(Picture of Blackwell On-air on the Radio Show, The Tasting Room w/Tom Leykis KLSX 97.1fm)
The Belmont and Bonaventure Brewing Companies are just like your local
baker. We make low tech beer that is just like your grandma used to
make. Our beers are fresh and untraveled. They are unpasteurized and
lightly filtered or not filtered at all (depending on the style). We
strive for a clean flavor that results from a clean process where only
our specially selected yeast eats the sugar and creates the beer.

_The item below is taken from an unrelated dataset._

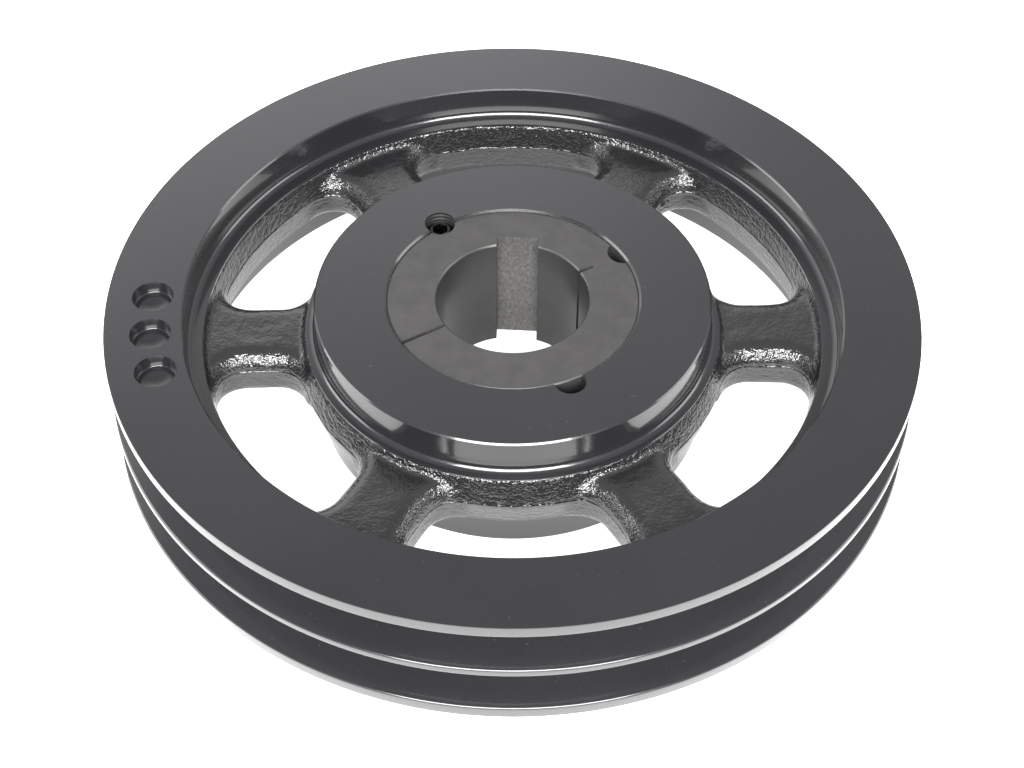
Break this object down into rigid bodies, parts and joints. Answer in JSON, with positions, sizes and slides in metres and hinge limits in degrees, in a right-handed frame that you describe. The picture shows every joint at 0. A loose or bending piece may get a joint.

Finally we use recipes that produce beer that is well balanced between
malty sweetness and hop bitterness. A clean easy drinking beer is the
result. Nothing fancy....just a few ingredients....and a brewer who is
dedicated to refining this simple process and making consistently high
quality beer.
How I got started brewing:
In 1989 I started brewing beer in my kitchen. I was a college student
in Albuquerque, New Mexico. This was a life changing time for me. I
have always enjoyed cooking and beer. Brewing satisfied my desire to
learn, cook, and my thirst for beer.
One sunny day my college roommate Gary came home from rugby practice
and said that some of his team mates were brewing their own beer. He
knew of a store where we could buy everything we needed to make our own
beer.My life took a new and exciting path on this day.
We drove to this strange store with a strange name "Victor's Grape
Arbor" (which also sold wine making supplies). We bought barley, books,
and buckets. By mid afternoon we were cooking beer in our kitchen.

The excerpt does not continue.